Capstone: Final

Improved Letter Bank Generation

Before tackling the game’s AI, I noticed a subtle issue with how the Letter Banks generated letters. Not all Letter Banks were guaranteed to spell a valid word. Before, I generated a small list of random words and weighted each of the 26 possible letters based on their frequency in the list. The lists in question ranged from 3 to 10 words long. With larger word counts, it would be more likely that not all words in the list can be spelled using the possible letter candidates and would confuse what letters should be prioritized. The former approach would be problematic for AI later, so I decided to take a more efficient approach. I scrapped the possible word list functionality when defining what letters to spawn, and just had the computer pick one word at a time. Each time a word is picked, the number of absent letters are added to the Letter Bank ONLY if they do not exceed the number of empty slots in the Letter Bank.
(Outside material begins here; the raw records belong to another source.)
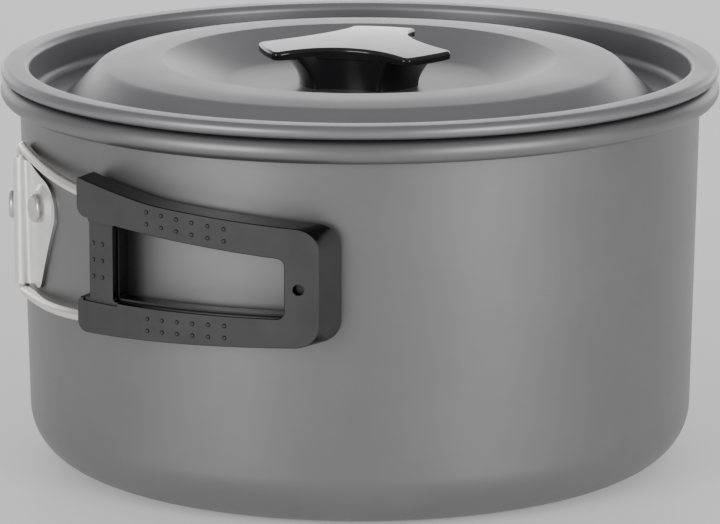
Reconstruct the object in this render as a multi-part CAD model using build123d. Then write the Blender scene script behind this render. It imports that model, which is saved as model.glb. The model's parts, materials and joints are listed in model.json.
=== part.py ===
from build123d import *
import os
from math import asin, cos, degrees, radians, sin, tan

# Lidded cook pot with one folding side handle.  Millimetres, +Z up.
# Origin: pot axis on the ground.  Front of the pot is -Y.
# Azimuths are measured from -Y towards -X, in degrees.

# ---- pot ----
SHEET = 1.0                 # pot wall and floor
WALL_FOOT_R = 92.88         # outer wall radius carried down to z = 0
WALL_DRAFT = 0.02           # outer radius gained per mm of height
CORNER_R = 15.0             # outer radius between floor and wall
CURL_Z = 104.05             # centre height of the rolled rim
CURL_R = 3.1                # outer radius of the rolled rim
CURL_SWEEP = 300            # degrees the rim is rolled

# ---- lid ----
LID_SHEET = 0.8
LID_FLOOR_Z = 104.8         # top of the recess the knob stands in
LID_CROWN_Z = 111.85
CHANNEL_Z = 101.0           # top of the channel floor
CHANNEL_WALL_R = 92.2       # inner face of the channel's outer wall
FLANGE_Z = 111.3
HEM_R = 98.15               # centre radius of the rolled lid edge
HEM_ROLL = 1.45             # middle radius of the rolled lid edge

# ---- knob ----
KNOB_TURN = 75.0            # plan angle of the first wing, from +X
KNOB_TIP = 28.6
KNOB_WAIST = 15.0
KNOB_HALF_ANGLE = 19.5
BOSS_HALF_ANGLE = 28.0
KNOB_PLATE_Z = 113.5        # underside of the wings
KNOB_TOP_Z = 117.2
KNOB_DOME_R = 281.0
INSERT_R = 4.0
INSERT_LENGTH = 8.0
SCREW_R = 1.95
WASHER_R = 6.0
WASHER_T = 0.8

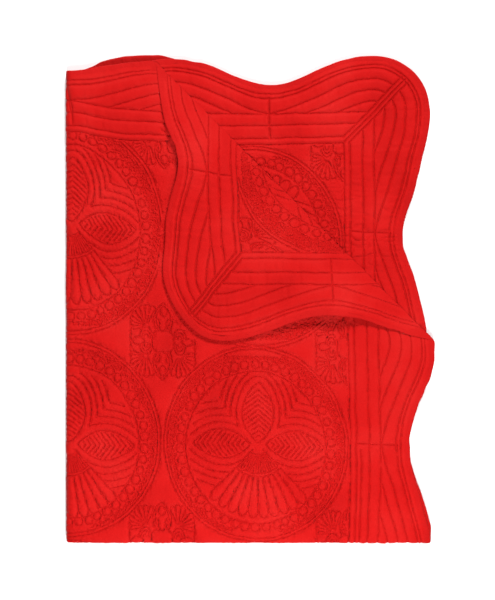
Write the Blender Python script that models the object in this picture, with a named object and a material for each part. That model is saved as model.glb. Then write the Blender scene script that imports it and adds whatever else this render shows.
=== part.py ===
"""Baby quilt, folded in quarters with one corner of its top layer turned back.

The quilt is drawn flat first, in u (across) and v (along), with its centre at zero.
Its stitching thins the cloth, and then one function folds every point of it:
up at the bottom, under at the left, and over along the diagonal.
All sizes are in metres and the folded quilt lies on z = 0, face up.
"""

import math

import bmesh
import bpy
import numpy as np
from mathutils.geometry import delaunay_2d_cdt

COLLECTION = "folded_baby_quilt"

# Quilt, flat
PANEL_HALF_U = 0.351
PANEL_HALF_V = 0.498
EDGE_VALLEY = 0.0745
EDGE_PEAK = 0.109
SCALLOP = 0.259
CORNER_RADIUS = 0.070
BINDING_WIDTH = 0.0118
SEAM_GAP = 0.0004

# Cloth
PUFF_THICKNESS = 0.0032
STITCH_THICKNESS = 0.0020
BINDING_THICKNESS = 0.0026
BINDING_RIM = 0.0012
BINDING_ROUND = 0.0022
LAYER_PITCH = 0.0042
PUFF_REACH = 0.0062

# Stitching of the border, as distances out from the panel's frame line
FRAME_LINES = (0.0, 0.0106, 0.0243, 0.0386)
CHANNEL_FIRST = 0.0163
CHANNEL_PITCH = 0.0137
CHANNELS = 4

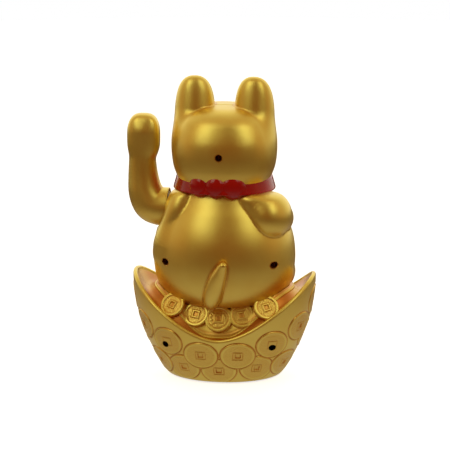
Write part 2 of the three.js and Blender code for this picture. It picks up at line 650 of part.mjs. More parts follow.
add(
  "battery_spring_contact",
  union(
    box(-27.8, -27.2, -5, 5, 5.5, 15.5),
    box(-27.8, -27.2, -1.2, 1.2, 15, BAY.roof + 5),
    along(new Coil(), 0.35, 6, 40),
  ),
  STEEL,
);

// ---- Switch ----
add(
  "switch_housing",
  box(-5.5, 5.5, SWITCH_Y - 3, SWITCH_Y + 3, plateTop + SEAT, plateTop + 5.6).subtract(
    box(-3.9, 3.9, SWITCH_Y - 1.5, SWITCH_Y + 1.5, plateTop - 1, plateTop + 3.4),
  ),
  STEEL,
);
add(
  "switch_slider",
  union(
    box(-3.6, -0.4, SWITCH_Y - 1.1, SWITCH_Y + 1.1, BOTTOM - 0.4, plateTop + 0.4),
    box(-3.2, -0.8, SWITCH_Y - 1.2, SWITCH_Y + 1.2, plateTop + 0.2, plateTop + 3.1),
  ),
  BLACK_PLASTIC,
);

// ---- Circuit board and coil ----
add(
  "circuit_board",
  box(-10, 10, -15.4, 15.4, BOARD_Z.low, BOARD_Z.high).subtract(
    union(...BOARD_POSTS.map((y) => postZ(0, y, 37, 42, 1.2, 12))),
  ),
  BOARD,
);
const bobbinHole = postZ(0, 0, 39, 49, 2.2, 16);
add(
  "coil_bobbin",
  union(
    postZ(0, 0, BOARD_Z.high + SEAT, 41.1, 8.6, 20),
    postZ(0, 0, BOARD_Z.high + SEAT, 47.3, 3.2, 16),
    postZ(0, 0, 46.5, 47.3, 8.6, 20),
  ).subtract(bobbinHole),
  WHITE_PLASTIC,
);
add("coil_winding", postZ(0, 0, 41.15, 46.45, 7.8, 24).subtract(postZ(0, 0, 40, 48, 3.3, 16)), COPPER);
add(
  "transistor",
  postZ(5, 6, 33.4, BOARD_Z.low - SEAT, 2.4, 16).subtract(box(0, 10, 7.2, 10, 30, 40)),
  BLACK_PLASTIC,
);
add("capacitor", postZ(-5, 6, 31.8, BOARD_Z.low - SEAT, 2.5, 16), MAGNET);
for (const [i, y] of BOARD_POSTS.entries())
  add(`board_screw_${i + 1}`, upward(7, 0, y, BOARD_Z.low), STEEL);

const wire = (...points) =>
  along(new THREE.CatmullRomCurve3(points.map((p) => new THREE.Vector3(...p))), 0.6, 7, 16);
const tabTop = BAY.roof + 5.1;
const padZ = BOARD_Z.low - 0.3; // wires end just under the board
const lead = (side) =>
  wire(
    [side * 26.5, 0, tabTop],
    [side * 26.2, -0.5, 28],
    [side * 18, -3, 31],
    [side * 9, -7, 33],
    [side * 7, -8, padZ],
  );
add("wire_positive", lead(1), RED_WIRE);
add("wire_negative", lead(-1), BLACK_PLASTIC);
const switchTop = [4, SWITCH_Y, plateTop + 5.7];
const switchLead = wire(switchTop, [4.4, SWITCH_Y, 14], [6, -14, 24], [4.5, -10, 32], [4, -9, padZ]);
add("wire_switch", switchLead, RED_WIRE);

export default part;
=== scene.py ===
"""A gold beckoning cat on an ingot of coins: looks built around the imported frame.

Shapes are worked out in millimetres in the frame's own axes (+Z up, front -Y, waving arm +X) and scaled to metres
when a mesh is made. Moulded shells come from distance functions, the ingot and its coins from displaced grids.
"""

import json
import math

import bmesh
import bpy
import numpy as np
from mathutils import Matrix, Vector
from mathutils.bvhtree import BVHTree
from mathutils.geometry import tessellate_polygon


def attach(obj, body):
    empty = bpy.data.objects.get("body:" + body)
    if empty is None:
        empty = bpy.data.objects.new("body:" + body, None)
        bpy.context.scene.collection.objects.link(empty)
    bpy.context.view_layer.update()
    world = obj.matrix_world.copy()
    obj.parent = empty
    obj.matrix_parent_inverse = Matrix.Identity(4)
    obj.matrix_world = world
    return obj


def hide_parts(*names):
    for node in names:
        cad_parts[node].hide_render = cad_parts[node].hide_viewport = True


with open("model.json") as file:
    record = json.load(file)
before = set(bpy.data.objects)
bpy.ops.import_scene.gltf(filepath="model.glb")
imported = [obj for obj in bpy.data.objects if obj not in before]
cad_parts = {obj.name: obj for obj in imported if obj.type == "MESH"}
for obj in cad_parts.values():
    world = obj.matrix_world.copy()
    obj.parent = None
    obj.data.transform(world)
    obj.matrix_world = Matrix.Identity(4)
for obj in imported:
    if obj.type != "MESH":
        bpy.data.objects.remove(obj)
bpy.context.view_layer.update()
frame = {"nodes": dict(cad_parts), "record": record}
MM = 0.001
rng = np.random.default_rng(7)

# ---------------------------------------------------------------- distance functions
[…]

The process continues until there are no more empty slots in the Letter Bank. Here is an example of this concept, assuming that the Letter Bank is currently empty:

Word: READ, Missing Letters: 4, Letter Bank: R E A D _ _ _

Word: BEARD, Missing Letters: 1, Letter Bank: R E A D B _ _

Word: BREAD, Missing Letters: 0

Word: KIND, Missing Letters: 3, INVALID WORD, TOO MANY MISSING LETTERS

Word: JARS, Missing Letters: 2, R E A D B J S

I also added a feature that allows the player to see what letters each wizard has.

Improving Wizard Art

The wizards looked a bit basic and uninteresting at first, so I wanted to give a rough change to each wizard’s design. So, I worked on more detailed sprites for the hero and enemy wizards. The final results in this step looked like this:

Adding Juice to Letter Pieces

I felt that clicking on a Letter Piece was rather abrupt when transferring from and to banks. So, I added a smooth transition animation using linear interpolation (lerp) when each Letter Piece transfers. Also, I applied that same animation technique to when a word is spelled to cast an action. A video demonstrating these changes is below:

Enemy Wizard AI

Since the player can spell words, I wanted the enemy wizards to do the same. With the new approach I took in the previous step and making a script that made a list of possible words that any wizard can spell, all I had to do was have the enemy pick a number of random words from that list and intelligently select which word to spell. Then, the enemy selects a target based on a combination of two checks: hit point loss ratio and random chance. I got it to work the way I expect, and some footage demonstrating this is below:

Next Wave of Tweaks

I made two changes to the game up to this point:

  1. I decided to change how a wizard’s health is displayed to the player. Displaying each wizard’s health via text was merely a placeholder. I have now added health bars for each wizard, to more clearly convey to the player the relationship (ratio) between a wizard’s current health and max health. Text is still maintained to display the current health ONLY.
  2. I have added functionality for custom weights in which letter types are selected and created for any Letter Bank. I create and store a weights array for each Letter Bank in which each entry represents a new array which stores the following: Letter Type, Weight. EXAMPLE: [ [NEUTRAL, 60], [DEF+, 20], [POISON, 20] ]. The total weight of all entries are calculated and a letter type is selected based on RNG and its weight. Now that I can define custom weights for possible letters in each Letter Bank, I can assign any combination of letter weights to any one wizard before its Letter Bank is created. This gives me more design flexibility as specific wizards behave differently and their letter generation patterns can reflect their theme, character, or skills.